Published on Nov 26, 2023

Salmonella is the most frequently reported cause of foodborne illnesses, causing an estimated 1.35 million cases in the U.S. alone. The bacteria can cause food poisoning that can lead to symptoms like diarrhea, stomach pain or cramps, and fever — which may take up to a few days to appear.

People commonly get infected by salmonella through contaminated food, which includes raw or undercooked meat, poultry, and dairy, as well as fruits and vegetables like diced onions and cantaloupes.

While the infection is usually mild and lasts for 4 to 7 days, some people can experience more serious symptoms — with an estimated 26,000 hospitalizations and over 400 people deaths from salmonella every year, according to the CDC.

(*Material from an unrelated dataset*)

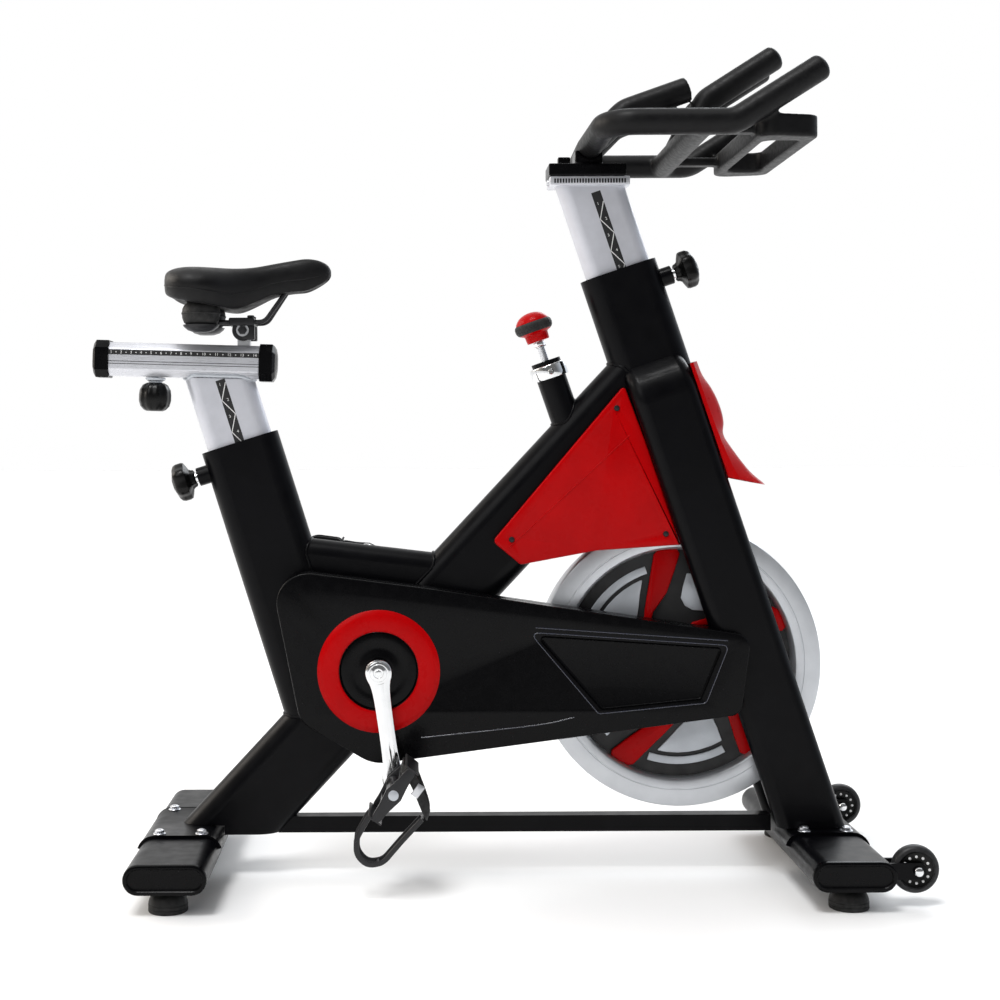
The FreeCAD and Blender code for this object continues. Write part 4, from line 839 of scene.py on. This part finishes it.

People at risk of a serious infection include:

  • children under 5
  • adults 65 and older
  • people with compromised immune systems (due to HIV/AIDS, cancer treatment, or chronic health conditions like diabetes)
  • people with inflammatory bowel disease (IBD) such as ulcerative colitis or Crohn’s disease
  • someone who recently took antibiotics

Preventing salmonella can be tough since its carriers look and smell normal.

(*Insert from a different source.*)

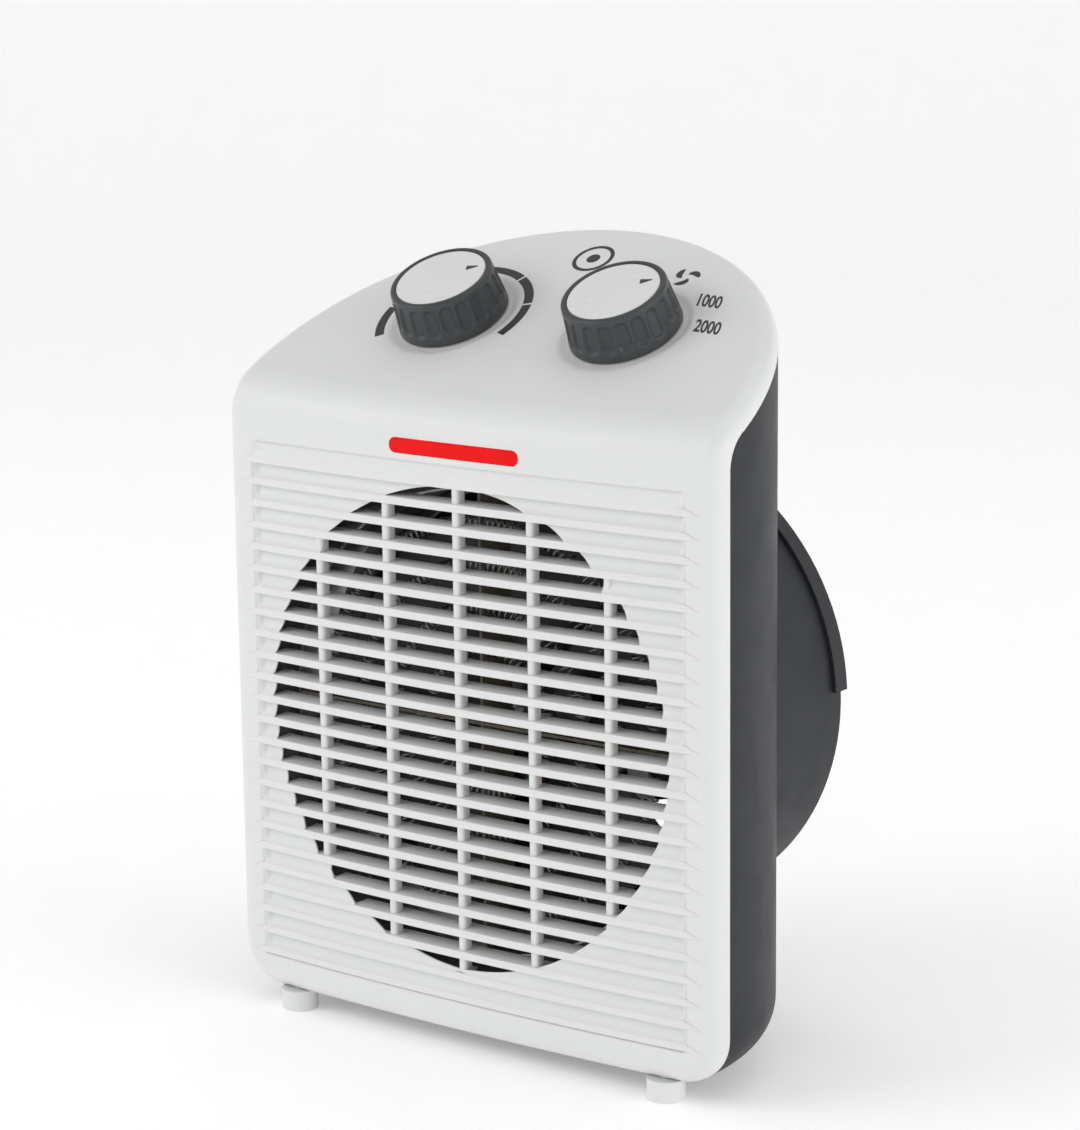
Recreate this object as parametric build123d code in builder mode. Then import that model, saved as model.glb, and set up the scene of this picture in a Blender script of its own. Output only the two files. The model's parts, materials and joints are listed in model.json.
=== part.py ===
"""Fan convector heater: a white front housing and a dark rear shell around a fan, a motor and a heater.

Millimetres. +Z is up, the outlet faces -Y and the origin is the middle of the footprint, on the floor.
Depths are counted backwards from the front of the louvres. Heights called level are counted from the
outlet's centre line, which the louvred opening, the air duct, the fan, the motor and the rear drum share.
"""

import os
from math import cos, radians, sin, sqrt, tan

from build123d import *

os.makedirs("parts", exist_ok=True)

# ---- driving dimensions ----
HALF_WIDTH = 98.5
DEPTH = 106.0
FOOT_HEIGHT = 7.0
SHELL_BOTTOM = -103.0
OUTLET_HEIGHT = FOOT_HEIGHT - SHELL_BOTTOM
WALL = 2.5

# casing shape
FACE_DEPTH = 0.5
BOW_RISE = 3.8
BOW_RADIUS = (HALF_WIDTH**2 + BOW_RISE**2) / (2 * BOW_RISE)
SIDE_DEPTH = 15.0
REAR_DEPTH = 101.0
CASING_TOP = 170.0
LOWER_RADIUS = 16.0
BEND_RADIUS = 18.0
EDGE_RADIUS = 5.5
PLATE_SLOPE = 28.0
PLATE_LEVEL = 102.75
SEAM_DEPTH = 10.5
SEAM_DROP = 7.4
SEAM_RADIUS = 13.0
SEAM_GAP = 0.4
OUTSIDE = 200.0

# outlet grille
FIELD_HALF_WIDTH = 88.0
FIELD_TOP = 87.0
FIELD_BOTTOM = -92.5
GROOVE_HALF_WIDTH = 86.0
OUTLET_RADIUS = 80.0
LOUVRES = 24
LOUVRE_PITCH = 7.43
TOP_LOUVRE = 82.3
LOUVRE_HEIGHT = 2.6
GRILLE_DEPTH = 8.5
GROOVE_DEPTH = 3.5
BARS = 5
BAR_PITCH = 29.04
BAR_WIDTH = 3.2
BAR_FRONT = 1.0

# indicator
LENS_LEVEL = 91.8
LENS_LENGTH = 52.0
LENS_HEIGHT = 5.0
LENS_FLANGE_DEPTH = 4.3

# rear drum and its intake grille
DRUM_RADIUS = 81.0
DRUM_BACK = 104.5
DRUM_LIP = 1.6
DRUM_LIP_FRONT = 99.0
INTAKE_RADIUS = 68.0

# air path
DUCT_RADIUS = 78.0
DUCT_WALL = 2.0
DUCT_FRONT = 12.0
DUCT_BACK = 50.0
HEATER_FRONT = 14.0
HEATER_BACK = 30.0
FAN_FRONT = 32.0
FAN_BACK = 47.0
FAN_RADIUS = 70.0
HUB_RADIUS = 15.0
BLADES = 5
SPIDER_BACK = 53.0
LUG_RADIUS = 85.0
LUG_ANGLES = (45, 135, 225, 315)

# motor
SHAFT_RADIUS = 2.0
RUNNING_GAP = 0.05
ROTOR_RADIUS = 14.6
STATOR_BORE = 15.2
STATOR_FRONT = 62.0
STATOR_BACK = 78.0
BEARING_RADIUS = 5.0

# controls on the plate
KNOB_SPACING = 34.7
KNOB_DEPTH = 47.3
KNOB_RADIUS = 19.0
KNOB_TOP_RADIUS = 17.5
KNOB_HEIGHT = 14.8
KNOB_FLUTES = 20
DISH_RADIUS = 21.5
DISH_DEPTH = 0.8
KNOB_GAP = 0.4
CAP_RADIUS = 15.5
POINTER_ANGLE = 52.0
SPINDLE_RADIUS = 3.0
BUSH_RADIUS = 4.8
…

  • Always wash your hands after coming in contact with animals.
  • Besides meat and poultry, the infection can also spread through “processed foods, such as nut butters, frozen pot pies, chicken nuggets, and stuffed chicken entrees,” the CDC notes.
  • Ensure that your food is cooked to a high enough temperature before eating, and refrigerate food as quickly as you can as warmth promotes ideal breeding grounds for bacteria.
  • After cooking your meat, wash your hands, disinfect surfaces that could have been contaminated, and don’t use cutting boards or plates that touch raw items without washing.

The infection typically clears up on its own, although the CDC recommends contacting a medical professional if:

  • you have a fever above 102 degrees
  • your diarrhea lasts for more than three days or becomes bloody
  • you experience prolonged vomiting
  • you’re experiencing dehydration

The CDC asks people to avoid eating raw cookie dough and uncooked meats and stop kissing animals all the time.